To the Tashi Lama, then, the journey to India had been of the nature of a pilgrimage, though from the English point of view the invitation had been rather connected with political considerations. It was, of course, important to the English in India to have a neighbour on their northern frontier on whose faith and friendship they could rely in unsettled times. As long ago as the year 1774 the great Warren Hastings had sent Bogle as ambassador to the third Tashi Lama, to obtain information about the country, and, if possible, to establish commercial relations. And in 1783 he had sent Turner to the fourth Tashi Lama. Now, 120 years later, the sixth Tashi Lama had been invited to visit India himself, that he might observe with his own eyes the wealth, might, and prestige of the English. No efforts were spared to make a lasting impression on the influential ecclesiastical prince. Later events have proved that this project has failed. The journey of the Tashi Lama to India met with great opposition in Tibet, and gave rise to much suspicion. And great was the joy when he returned in safety; for the Church could not afford to lose, perhaps, the Tashi Lama also, when the Dalai Lama had disappeared from the country. What would become of the re-incarnation when no one knew where the two popes were dwelling?
Then he turned the conversation to the European Powers, and thought that Europe was a singular mosaic of states. He brought out a picture showing all the more powerful supreme rulers of the earth. Under each portrait the name and country were written in Tibetan characters. He put many questions about each monarch, and showed the liveliest interest in their fortunes—he who is more powerful than all the kings of the world, for he rules over the faith and the souls of men from the Kalmucks on the Volga to the Buryats on Lake Baikal, from the shores of the Arctic Ocean to the burning sun of India.

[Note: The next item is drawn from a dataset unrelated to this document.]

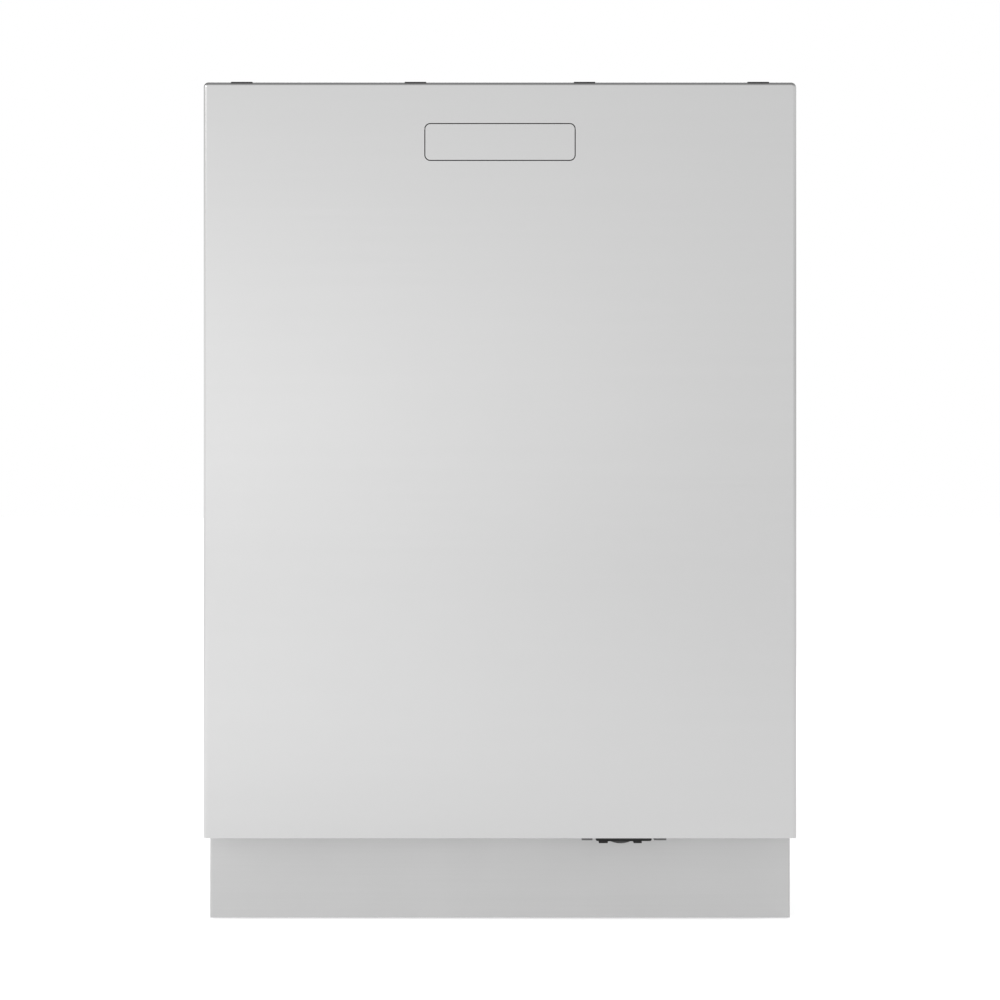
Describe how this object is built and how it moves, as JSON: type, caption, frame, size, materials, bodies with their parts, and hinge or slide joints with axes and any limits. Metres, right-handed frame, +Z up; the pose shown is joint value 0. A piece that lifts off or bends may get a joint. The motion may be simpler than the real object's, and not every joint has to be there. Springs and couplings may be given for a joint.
{
  "type": "built-in dishwasher",
  "caption": "Under-worktop dishwasher with a flush satin steel door, push-in handle flap, controls on the door's top edge, pull-out racks, turning spray arms and a recessed plinth.",
  "frame": {"origin": "on the floor, under the middle of the machine's bounding box", "axes": "+Z up, -Y towards the person in front of the door, +X to that person's right"},
  "size_m": [0.596, 0.575, 0.85],
  "materials": {
    "door_steel": "satin",
    "liner_steel": "satin",
    "tub_steel": "satin",
    "galvanised": "matte",
    "plinth_steel": "satin",
    "hinge_steel": "satin",
    "black_plastic": "satin",
    "window": "gloss",
    "button": "satin",
    "lamp_lens": "gloss",
    "dispenser_plastic": "satin",
    "lid_plastic": "satin",
    "cap_plastic": "satin",
    "rubber_seal": "matte",
    "bitumen": "matte",
    "fleece": "matte",
    "chamber_plastic": "satin",
    "base_plastic": "matte",
    "foot_plastic": "matte",
    "coated_wire": "satin",
    "rail_steel": "satin",
    "wheel_plastic": "satin",
    "arm_plastic": "satin",
    "duct_plastic": "satin",
    "shelf_plastic": "satin",
    "tray_plastic": "satin",
    "filter_steel": "satin",
    "filter_plastic": "satin",
    "salt_plastic": "satin",
    "pump_plastic": "satin",
    "valve_plastic": "satin",
    "screw_steel": "polished",
    "spring_steel": "satin"
  },
  "bodies": {
    "cabinet": {"tub_shell": "tub_steel", "tub_floor": "tub_steel", "front_frame": "tub_steel", "door_gasket": "rubber_seal", "side_frames": "galvanised", "top_cover": "galvanised", "insulation_mats": "bitumen", "water_chamber": "chamber_plastic", "door_catch": "black_plastic", "cabinet_screws": "screw_steel", "hinge_brackets": "hinge_steel", "rack_rails": "rail_steel", "feed_duct": "duct_plastic", "base_tray": "base_plastic", "door_springs": "spring_steel", "sump": "base_plastic", "fine_filter": "filter_steel", "salt_container": "salt_plastic", "circulation_pump": "pump_plastic", "drain_pump": "pump_plastic", "inlet_valve": "valve_plastic", "terminal_box": "base_plastic", "plinth": "plinth_steel"},
    "foot_front_left": {"foot_front_left": "foot_plastic"},
    "foot_front_right": {"foot_front_right": "foot_plastic"},
    "foot_rear_left": {"foot_rear_left": "foot_plastic"},
    "foot_rear_right": {"foot_rear_right": "foot_plastic"},
    "door": {"door_outer_panel": "door_steel", "door_liner": "liner_steel", "door_insulation": "fleece", "top_edge_clips": "black_plastic", "handle_pocket": "black_plastic", "hinge_arms": "hinge_steel", "door_strike": "hinge_steel", "dispenser_body": "dispenser_plastic", "control_strip": "black_plastic", "display_window": "window", "status_lamp_holder": "black_plastic", "status_lamp_lens": "lamp_lens", "status_lamp_clips": "rail_steel"},
    "flap": {"handle_flap": "door_steel"},
    "dispenser_lid": {"dispenser_lid": "lid_plastic"},
    "rinse_aid_cap": {"rinse_aid_cap": "cap_plastic"},
    "button_power": {"button_power": "button"},
    "button_program": {"button_program": "button"},
    "button_start": {"button_start": "button"},
    "coarse_filter": {"coarse_filter": "filter_plastic"},
    "salt_cap": {"salt_cap": "arm_plastic"},
    "lower_spray_arm": {"lower_spray_arm": "arm_plastic"},
    "top_spray_arm": {"top_spray_arm": "arm_plastic"},
    "upper_rails": {"upper_rail_members": "rail_steel"},
    "upper_rack": {"upper_rack_basket": "coated_wire", "upper_rack_feed_tube": "duct_plastic"},
    "cup_shelf": {"upper_rack_cup_shelf": "shelf_plastic"},
    "upper_spray_arm": {"upper_spray_arm": "arm_plastic"},
    "lower_rack": {"lower_rack_basket": "coated_wire"},
    "fold_tines": {"lower_rack_fold_tines": "coated_wire"},
    "lower_front_wheels": {"lower_rack_front_wheels": "wheel_plastic"},
    "lower_rear_wheels": {"lower_rack_rear_wheels": "wheel_plastic"},
    "cutlery_tray": {"cutlery_tray": "tray_plastic"}
  },
  "joints": [
    {"name": "door_hinge", "type": "hinge", "parent": "cabinet", "child": "door", "pos_m": [0, -0.262, 0.118], "axis": [1, 0, 0], "range_deg": [0, 90], "stiffness_Nm_per_rad": 25},
    {"name": "upper_rail_slide", "type": "slide", "parent": "cabinet", "child": "upper_rails", "axis": [0, -1, 0], "range_m": [0, 0.225]},
    {"name": "upper_rack_slide", "type": "slide", "parent": "upper_rails", "child": "upper_rack", "axis": [0, -1, 0], "range_m": [0, 0.225]},
    {"name": "cutlery_tray_slide", "type": "slide", "parent": "cabinet", "child": "cutlery_tray", "axis": [0, -1, 0], "range_m": [0, 0.36]},
    {"name": "lower_rack_slide", "type": "slide", "parent": "cabinet", "child": "lower_rack", "axis": [0, -1, 0], "range_m": [0, 0.2]},
    {"name": "lower_front_wheels_roll", "type": "hinge", "parent": "lower_rack", "child": "lower_front_wheels", "pos_m": [0, -0.065, 0.1845], "axis": [1, 0, 0], "range_deg": [0, 604]},
    {"name": "lower_rear_wheels_roll", "type": "hinge", "parent": "lower_rack", "child": "lower_rear_wheels", "pos_m": [0, 0.15, 0.1845], "axis": [1, 0, 0], "range_deg": [0, 604]},
    {"name": "fold_tines_hinge", "type": "hinge", "parent": "lower_rack", "child": "fold_tines", "pos_m": [-0.12, 0, 0.2325], "axis": [0, -1, 0], "range_deg": [0, 85]},
    {"name": "cup_shelf_hinge", "type": "hinge", "parent": "upper_rack", "child": "cup_shelf", "pos_m": [-0.236, 0, 0.5495], "axis": [0, -1, 0], "range_deg": [0, 85]},
    {"name": "lower_arm_spin", "type": "hinge", "parent": "cabinet", "child": "lower_spray_arm", "pos_m": [0, 0.01, 0.195], "axis": [0, 0, 1], "continuous": true},
    {"name": "upper_arm_spin", "type": "hinge", "parent": "upper_rack", "child": "upper_spray_arm", "pos_m": [0, 0.01, 0.426], "axis": [0, 0, 1], "continuous": true},
    {"name": "top_arm_spin", "type": "hinge", "parent": "cabinet", "child": "top_spray_arm", "pos_m": [0, 0.01, 0.797], "axis": [0, 0, 1], "continuous": true},
    {"name": "coarse_filter_twist", "type": "hinge", "parent": "cabinet", "child": "coarse_filter", "pos_m": [0.06, -0.058, 0.14], "axis": [0, 0, 1], "range_deg": [0, 90]},
    {"name": "salt_cap_turn", "type": "hinge", "parent": "cabinet", "child": "salt_cap", "pos_m": [-0.195, 0.19, 0.16], "axis": [0, 0, 1], "range_deg": [0, 360]},
    {"name": "flap_hinge", "type": "hinge", "parent": "door", "child": "flap", "pos_m": [0, -0.2815, 0.8039], "axis": [1, 0, 0], "range_deg": [0, 50], "stiffness_Nm_per_rad": 0.25},
    {"name": "dispenser_lid_slide", "type": "slide", "parent": "door", "child": "dispenser_lid", "axis": [1, 0, 0], "range_m": [0, 0.06]},
    {"name": "rinse_aid_cap_turn", "type": "hinge", "parent": "door", "child": "rinse_aid_cap", "pos_m": [0.07, -0.222, 0.505], "axis": [0, 1, 0], "range_deg": [0, 90]},
    {"name": "button_power_press", "type": "slide", "parent": "door", "child": "button_power", "axis": [0, 0, -1], "range_m": [0, 0.0012], "stiffness_N_per_m": 500},
    {"name": "button_program_press", "type": "slide", "parent": "door", "child": "button_program", "axis": [0, 0, -1], "range_m": [0, 0.0012], "stiffness_N_per_m": 500},
    {"name": "button_start_press", "type": "slide", "parent": "door", "child": "button_start", "axis": [0, 0, -1], "range_m": [0, 0.0012], "stiffness_N_per_m": 500},
    {"name": "foot_front_left_height", "type": "slide", "parent": "cabinet", "child": "foot_front_left", "axis": [0, 0, -1], "range_m": [0, 0.025]},
    {"name": "foot_front_right_height", "type": "slide", "parent": "cabinet", "child": "foot_front_right", "axis": [0, 0, -1], "range_m": [0, 0.025]},
    {"name": "foot_rear_left_height", "type": "slide", "parent": "cabinet", "child": "foot_rear_left", "axis": [0, 0, -1], "range_m": [0, 0.025]},
    {"name": "foot_rear_right_height", "type": "slide", "parent": "cabinet", "child": "foot_rear_right", "axis": [0, 0, -1], "range_m": [0, 0.025]}
  ],
  "couplings": [
    {"joint": "upper_rail_slide", "follows": "door_hinge", "m_per_rad": 0.1432},
    {"joint": "upper_rack_slide", "follows": "door_hinge", "m_per_rad": 0.1432},
    {"joint": "cutlery_tray_slide", "follows": "door_hinge", "m_per_rad": 0.229},
    {"joint": "lower_rack_slide", "follows": "door_hinge", "m_per_rad": 0.1273},
    {"joint": "lower_front_wheels_roll", "follows": "door_hinge", "ratio": 6.7},
    {"joint": "lower_rear_wheels_roll", "follows": "door_hinge", "ratio": 6.7}
  ]
}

I am not the first European whom Tubden Chöki Nima Gelég Namgyal, the sixth Tashi Lama, has received in the Labrang at Tashi-lunpo. After Younghusband’s expedition, Major W. F. O’Connor was admitted to an audience in the autumn of 1904 as representative of the Indian Government, and on this occasion he was accompanied by four officers of the Gartok Mission, Major Ryder, Captains Rawling and Wood, and Lieutenant Bailey. O’Connor, who knows the Tibetan language, was Younghusband’s interpreter in Lhasa and the Tashi Lama’s in India, and in his capacity as British Trade Agent in Gyangtse had frequently occasion to negotiate with the pope in Tashi-lunpo. Also, immediately after his return home in 1906, the Tashi Lama received Captain Fitzgerald, Lord Kitchener’s aide-de-camp, and Mr. David Fraser.